Esclusiva

Giugno 6 2023.
 
Ultimo aggiornamento: Giugno 7 2023
Il voyeurismo mediatico ha ucciso per la seconda volta Giulia

Come giornalisti, lettori e istituzioni hanno avallato la cultura del possesso. Così si alimenta la violenza sulle donne

Dettagli macabri sulle condizioni del corpo, la ricostruzione dettagliata dello scambio di messaggi tra la vittima e l’amante dell’assassino, i verbali degli interrogatori di lui e le foto dei suoi spostamenti nei giorni seguenti all’omicidio. Lettori e giornalisti coinvolti nel circolo vizioso del voyeurismo, gli uni alla ricerca famelica di dettagli sempre più raccapriccianti per soddisfare le brame degli altri. E poi gli uomini delle istituzioni, inquirenti e magistrati, che, tradendo i principi del proprio ruolo, che sarebbe quello di proteggere le vittime, forniscono quanto richiesto. È l’ulteriore violenza subita sulle pagine dei quotidiani da Giulia Tramontano, la ventinovenne al settimo mese di gravidanza uccisa dal suo compagno.

«Quanto avvenuto ha un nome ed è vittimizzazione secondaria», dice Sabrina Franca, una delle responsabili di Differenza Donna. E prosegue, spiegando: «è quella forma di violenza che le donne subiscono dopo essere già state vittime di violenza da parte delle istituzioni, in questo caso dei media. Gli organi di informazione invece di fare un’analisi e dare la responsabilità al colpevole e chiamarlo per nome hanno spostato l’attenzione sulle responsabilità di chi ha agito violenza e si sono focalizzati sulla vittima con sommari studi di personalità su di lei, sugli atteggiamenti che aveva la vittima, arrivando a quel punto quasi di giustificare la violenza che quella donna ha subito».  

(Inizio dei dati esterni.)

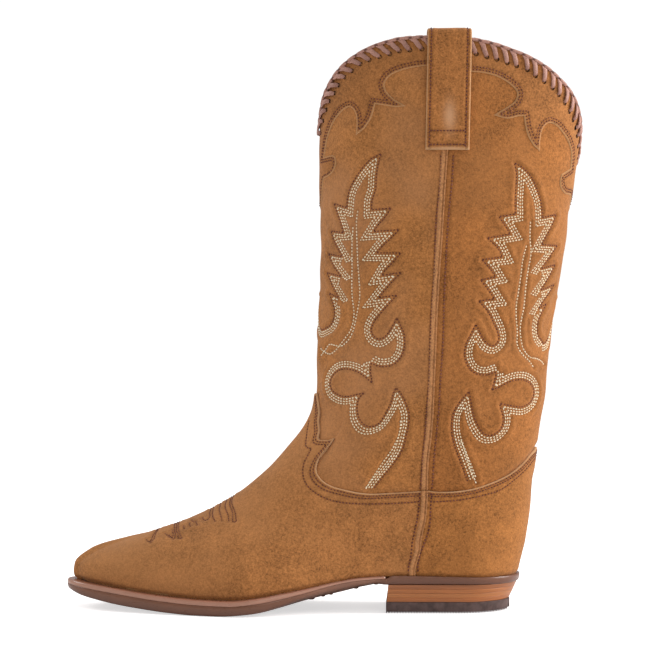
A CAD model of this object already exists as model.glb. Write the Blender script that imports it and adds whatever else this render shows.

Non è la prima volta che in Italia si assiste a un’attenzione così morbosa per un omicidio. Basti pensare all’omicidio di Sarah Scazzi, la cui madre venne a conoscenza dell’uccisione e del ritrovamento del corpo della quattordicenne in diretta tv a “Chi l’ha visto?”. In questo caso, però, il voyerismo assume un profilo specifico e si interseca con fenomeni culturali specifici. Il rischio, in una società come la nostra, ancora profondamente misogina e maschiocentrica, è quello di «avallare una narrazione funzionale a mantenere le relazioni di potere tra uomini e donne come sono oggi». A mantenere, in altre parole, lo status quo. «Le donne così – dice ancora Franca ­– si sentono la causa scatenante del reato. Sono in qualche modo indotte a vergognarsi quando lo subiscono. Quando una donna subisce una violenza sa, inconsapevolmente o anche consapevolmente, che se denuncia si scatenerà tciò che abbiamo visto in questi giorni: si indagherà sulla sua vita, verranno a galla particolari del suo privato e della sua personalità».

Il vero problema è, dunque, culturale. Il sentimento di possesso e di potere che hanno gli uomini sulle donne non può essere ridotto a qualche sparuto episodio. «Andare a patologizzare, a ricercare delle personalità deviate negli uomini i che commettono questi femminicidi è solo un modo di spostare il problema. Qui non si tratta di mostri o di persone con patologie psichiatriche. Non sono uomini che vengono da Marte, sono inseriti in un contesto sociale che offre terreno fertile alle loro azioni violente», spiega Franca.

Al voyerismo e all’immaturità culturale della nostra società si aggiunge un altro elemento: l’attribuzione della responsabilità per la violenza subita alle donne.  

Nei giorni scorsi ha suscitato numerose polemiche il titolo di un giornale nel quale ci si proponeva di educare le donne “a salvarsi”. Ancora una volta l’attenzione e le responsabilità scivolano dall’aguzzino alla vittima. «Ho visto la pubblicità di un personal trainer che si proponeva per accompagnare le donne all’ultimo appuntamento. Questo è sbagliatissimo. Non sono le donne che devono premunirsi con pistole o accompagnatori ma sono gli uomini che non devono agire la violenza e non dobbiamo mai scordarci, quindi chi è l’autore della violenza e chi è la vittima. Le donne devono sentirsi libere a lasciare un uomo, se non lo amano più devono sentirsi libere a frequentare gli spazi pubblici privati a girare di notte, il problema non è l’appuntamento che Loro accettano. Il problema è la violenza», commenta Franca.

Ma se i media sono parte del problema, possono essere anche parte della soluzione. «I media potrebbero invertire questa narrazione promuovendo l’empatia verso le donne senza accennare a giustificazione degli uomini violenti. Deve esserci una forma di deterrenza sociale rispetto alla violenza contro le donne che a oggi purtroppo non c’è», conclude la responsabile di Differenza Donna.